Warning: Permanently added 'anoncvs.netbsd.org,199.233.217.198' (RSA) to the list of known hosts. DEBUG:swh.loader.cvs.loader.CvsLoader:Fetching CVS rlog from anoncvs.netbsd.org:/cvsroot/src Killed swh@loader-cvs-manual:~$
I've launched the loader on the /src subdirectory, if I follow the cvs loader documentation: https://forge.softwareheritage.org/source/swh-loader-cvs/browse/master/docs/ ,
it should also be launched on the other subdirectories:
[DIR] htdocs/
[DIR] othersrc/
[DIR] pkgsrc/
[DIR] src/
[DIR] xsrc/
I'm not sure it doesn't deserve a lister
The loading finally failed:
INFO:swh.loader.cvs.loader.CvsLoader:Load origin 'ssh://anoncvs@anoncvs.NetBSD.org:/cvsroot/src' with type 'cvs' DEBUG:swh.loader.cvs.loader.CvsLoader:lister_not provided, skipping extrinsic origin metadata DEBUG:swh.loader.cvs.loader.CvsLoader:prepare; origin_url=ssh://anoncvs@anoncvs.NetBSD.org:/cvsroot/src scheme=ssh path=/cvsroot/src Warning: Permanently added 'anoncvs.netbsd.org,199.233.217.198' (RSA) to the list of known hosts. DEBUG:swh.loader.cvs.loader.CvsLoader:Fetching CVS rlog from anoncvs.netbsd.org:/cvsroot/src ERROR:swh.loader.cvs.loader.CvsLoader:Loading failure, updating to `failed` status Traceback (most recent call last): File "/opt/swh/.local/lib/python3.10/site-packages/swh/loader/core/loader.py", line 391, in load self.prepare() File "/opt/swh/.local/lib/python3.10/site-packages/swh/loader/cvs/loader.py", line 502, in prepare self.rlog.parse_rlog(main_rlog_file) File "/opt/swh/.local/lib/python3.10/site-packages/swh/loader/cvs/rlog.py", line 220, in parse_rlog raise ValueError("No filename found in rlog header") ValueError: No filename found in rlog header DEBUG:urllib3.connectionpool:Resetting dropped connection: storage1.internal.staging.swh.network DEBUG:urllib3.connectionpool:Starting new HTTPS connection (1): sentry.softwareheritage.org:443 DEBUG:urllib3.connectionpool:https://sentry.softwareheritage.org:443 "POST /api/21/store/ HTTP/1.1" 200 41 DEBUG:urllib3.connectionpool:https://sentry.softwareheritage.org:443 "POST /api/21/envelope/ HTTP/1.1" 200 2 DEBUG:urllib3.connectionpool:http://storage1.internal.staging.swh.network:5002 "POST /origin/visit_status/add HTTP/1.1" 200 26 DEBUG:urllib3.connectionpool:http://storage1.internal.staging.swh.network:5002 "POST /flush HTTP/1.1" 200 1 DEBUG:urllib3.connectionpool:http://storage1.internal.staging.swh.network:5002 "POST /clear/buffer HTTP/1.1" 200 1 DEBUG:swh.loader.cvs.loader.CvsLoader:cleanup {'status': 'failed'} for origin 'ssh://anoncvs@anoncvs.NetBSD.org:/cvsroot/src' real 350m49.023s user 134m4.740s sys 4m38.862s
Regarding that memory issue, D8682 should help avoid it.

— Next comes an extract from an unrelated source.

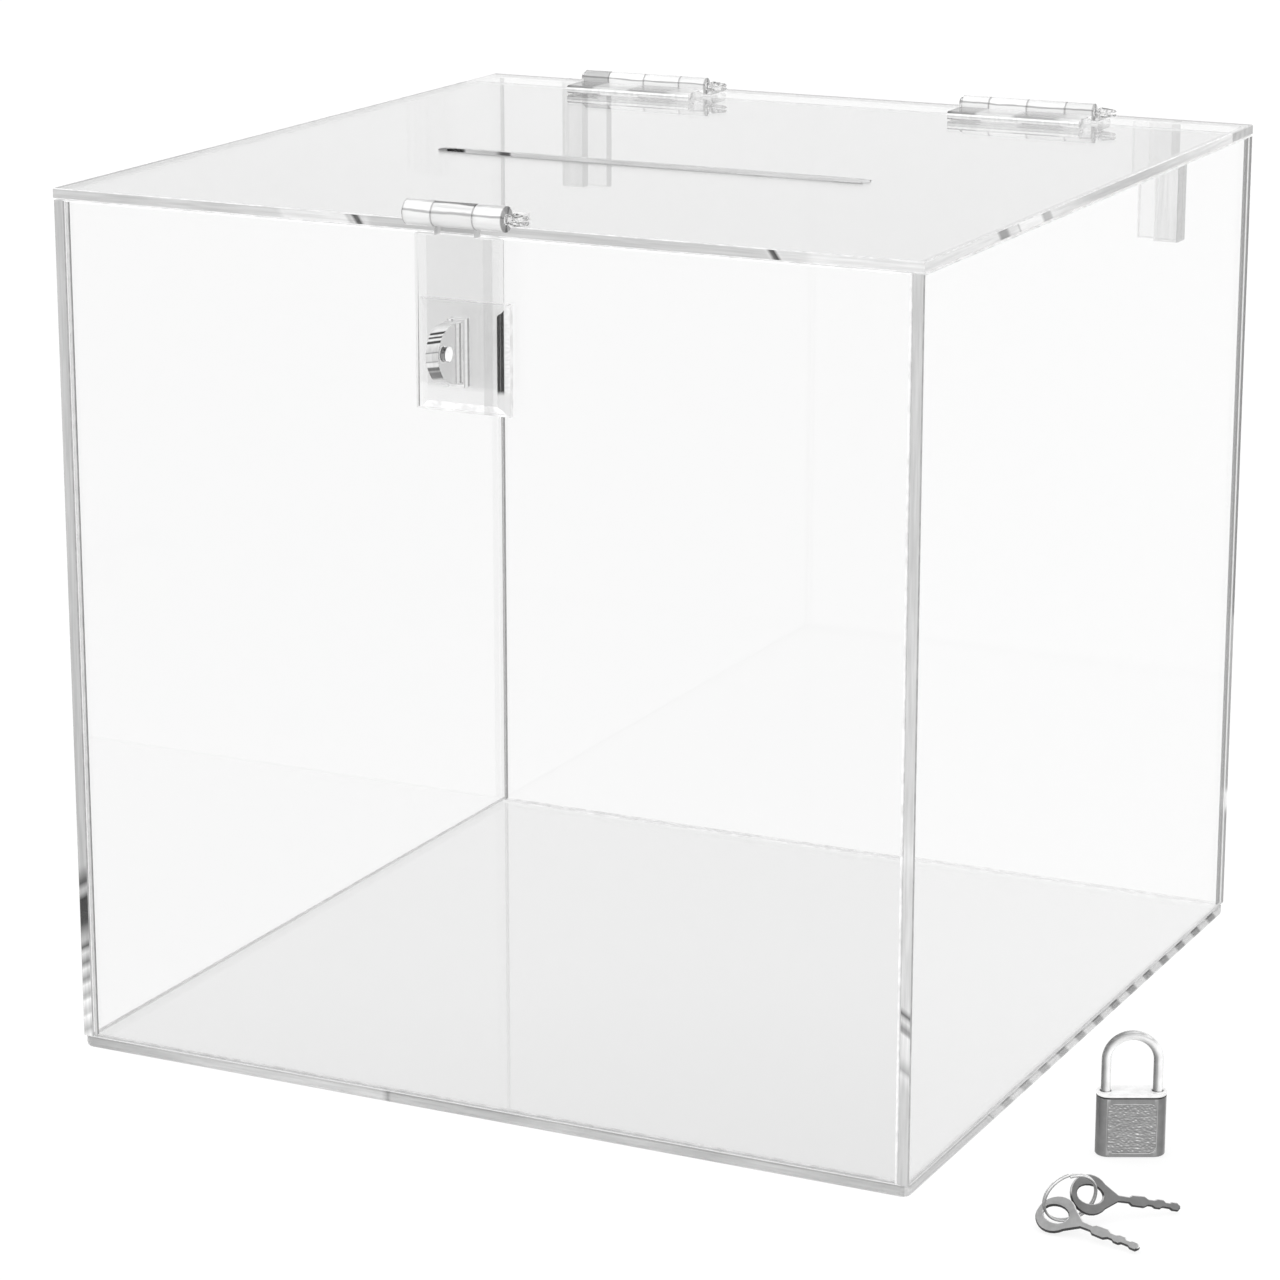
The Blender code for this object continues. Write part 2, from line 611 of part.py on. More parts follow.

I encountered the same kind of issues with large repos when I was working on the subversion loader
and after applying the same kind of patch the memory consumption was much more reasonable
and overall loader performance was much better.
@vsellier, I landed all optimizations for the CVS loader and tagged a new version v0.5.0 so you can retry the NetBSD repository loading on staging.
Also you should use the following origin URL: rsync://anoncvs.netbsd.org/cvsroot/src, it will make the loading faster as the whole repository
is dumped to disk first and no network requests will be issued afterwards.